A sense of palpable anticipation built as Alig’s loyal subjects waited for his arrival. Every so often a woman with a megaphone repeated a deafening and alternating chorus of “where the fuck is Michael” and “who has cocaine,” drowning out the music of the night’s substitute D.J., who was mostly playing hits from the “Party Monster” soundtrack like “Two of Hearts” by Stacey Q, and Dead or Alive’s “You Spin Me Round (Like a Record).”

Around 1.a.m, Michael Alig made his entrance like a star arriving on a red carpet. Photographers, several paid for by the promoters, extracted themselves from the crowd and rushed at the tuxedo-clad club kid from every angle; in less than 60 seconds he was enveloped in a pile-on so thick, and with so many flashing light bulbs, that it was almost impossible to make him out from just 15 feet away. A boom mic rose from over the heads of colorful club-goers and hung just above Alig as he posed with James St. James in front of the paparazzi they had willed into existence.

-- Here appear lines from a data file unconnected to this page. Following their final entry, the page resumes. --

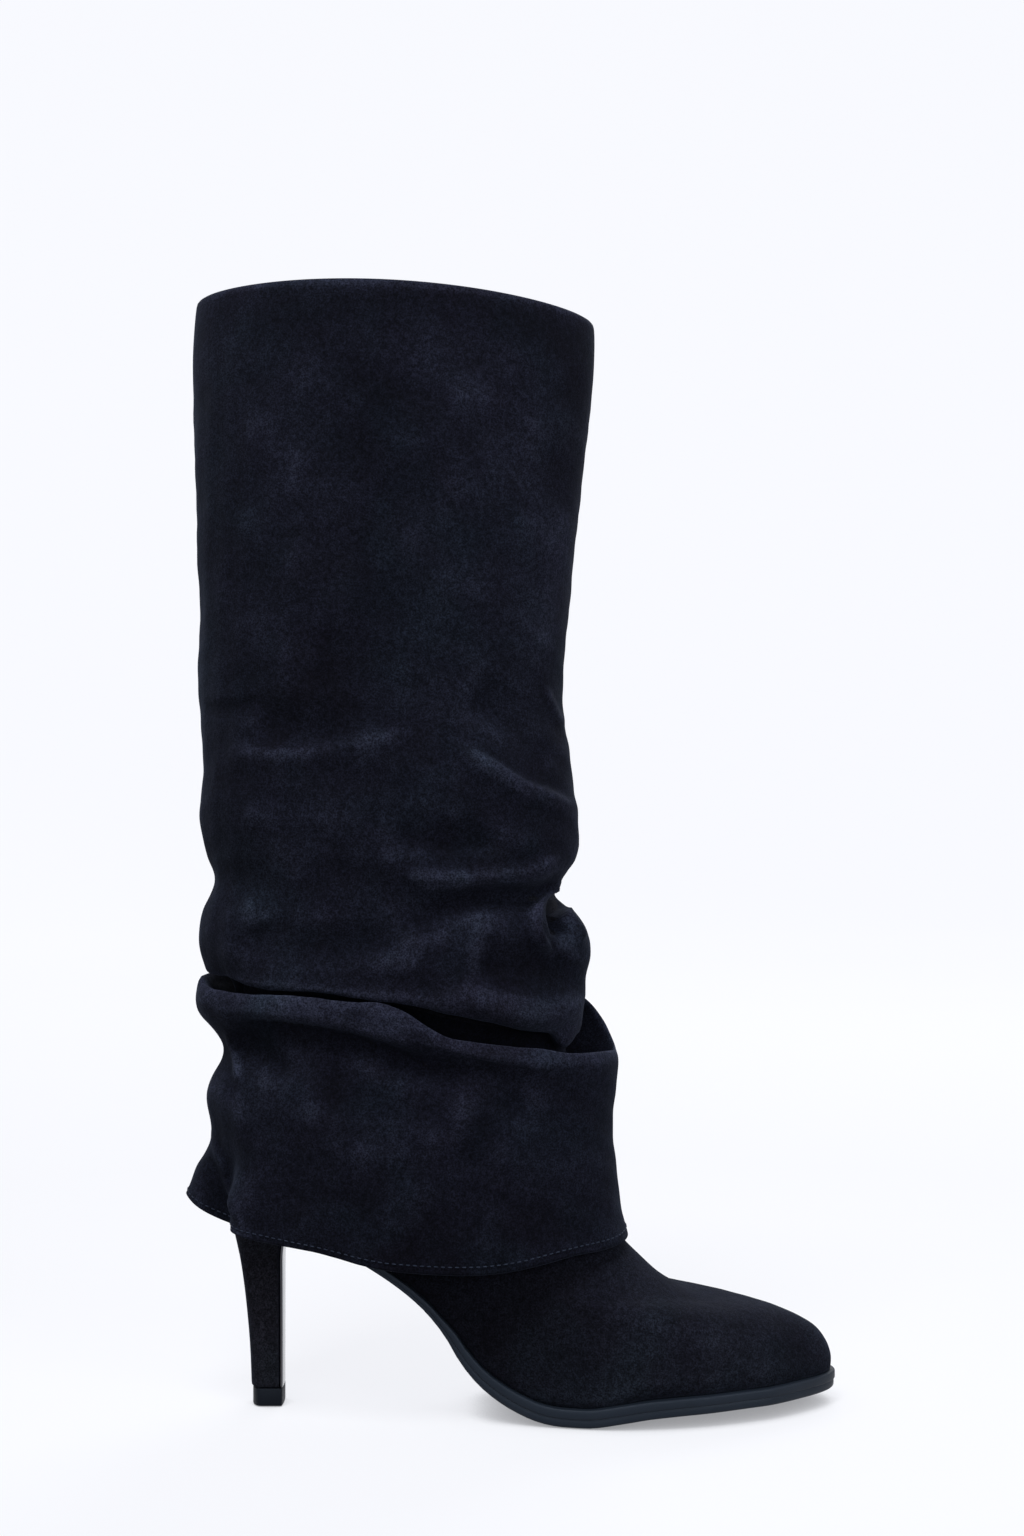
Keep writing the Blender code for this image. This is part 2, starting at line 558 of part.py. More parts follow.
def build():
    clear_scene()
    boot = bpy.data.collections.new("Slouch boot")
    bpy.context.scene.collection.children.link(boot)
    suede = material("suede", (0.012, 0.014, 0.022), 0.95)
    sole_rubber = material("sole_rubber", (0.030, 0.036, 0.045), 0.45)
    lift_rubber = material("lift_rubber", (0.040, 0.048, 0.060), 0.5)
    patent = material("breast_cover", (0.020, 0.020, 0.024), 0.2)
    lining = material("lining", (0.030, 0.030, 0.034), 0.8)
    things = [
        outsole(sole_rubber),
        heel(suede),
        heel_breast(patent),
        top_lift(lift_rubber),
        insole(lining),
        shell("upper", UPPER_SKIN, UPPER_WALL, suede, upward=True),
        shell("foldover_shaft", sleeve_lines(), SLEEVE_WALL, suede, upward=False),
    ]
    stand_in_the_middle(things)


build()
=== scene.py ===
# Looks of the slouch boot: suede with its folds, stitches, rubber, lining, floor, light and camera.
#
# Metres, +X to the toe, +Z up, -Y to the outer side, which the camera sees. Sections and folds are
# written in millimetres, as measured on the boot, and MM turns them into metres.
import math

import bpy
import numpy as np
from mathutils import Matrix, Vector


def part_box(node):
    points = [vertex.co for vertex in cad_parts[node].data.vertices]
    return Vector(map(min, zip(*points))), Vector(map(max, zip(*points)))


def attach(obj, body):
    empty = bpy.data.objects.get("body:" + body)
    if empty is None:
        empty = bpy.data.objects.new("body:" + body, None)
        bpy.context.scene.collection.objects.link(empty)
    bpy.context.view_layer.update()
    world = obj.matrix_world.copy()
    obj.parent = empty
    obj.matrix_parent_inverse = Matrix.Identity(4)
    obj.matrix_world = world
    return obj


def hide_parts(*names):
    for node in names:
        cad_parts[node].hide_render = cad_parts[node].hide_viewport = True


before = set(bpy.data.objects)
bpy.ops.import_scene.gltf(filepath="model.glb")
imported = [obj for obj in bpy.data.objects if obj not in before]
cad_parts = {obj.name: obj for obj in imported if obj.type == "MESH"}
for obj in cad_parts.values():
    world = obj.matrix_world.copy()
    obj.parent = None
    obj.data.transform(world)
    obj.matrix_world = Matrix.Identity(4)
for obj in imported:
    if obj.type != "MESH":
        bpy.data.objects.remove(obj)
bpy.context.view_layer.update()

MM = 0.001

# Camera: level, at the height of the middle of the picture
CAMERA_DISTANCE = 0.900
CAMERA_HEIGHT = 0.2553
FOCAL_SHARE = 2232 / 1536  # focal length over the height of the picture
SENSOR_HEIGHT = 36.0

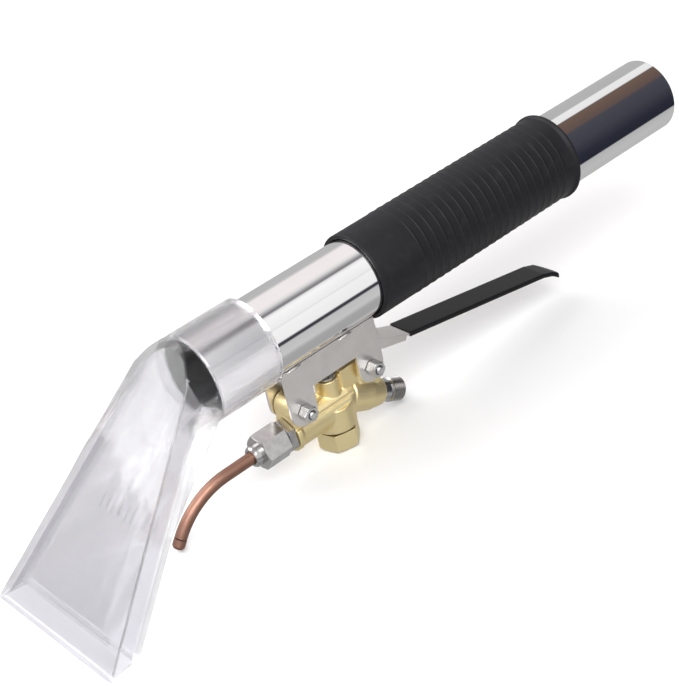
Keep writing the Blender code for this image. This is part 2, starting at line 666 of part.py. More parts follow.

Watching Alig now, surrounded by glitter and glam, he finally looked in his element. In this moment, he appeared to have shed the label of murderer and was able to embrace the club life that had drawn him in so many decades ago. But while he still believes that incident was just a fleeting moment – one that he doesn’t want to define him for the rest of his life – it’s how most of the people in the room knew he existed. But right now, Michael doesn’t care. Here, posing for a mess of flashing lights, glass of prosecco in hand, it looked as though he had actually succeeded in making history repeat itself – at least for tonight.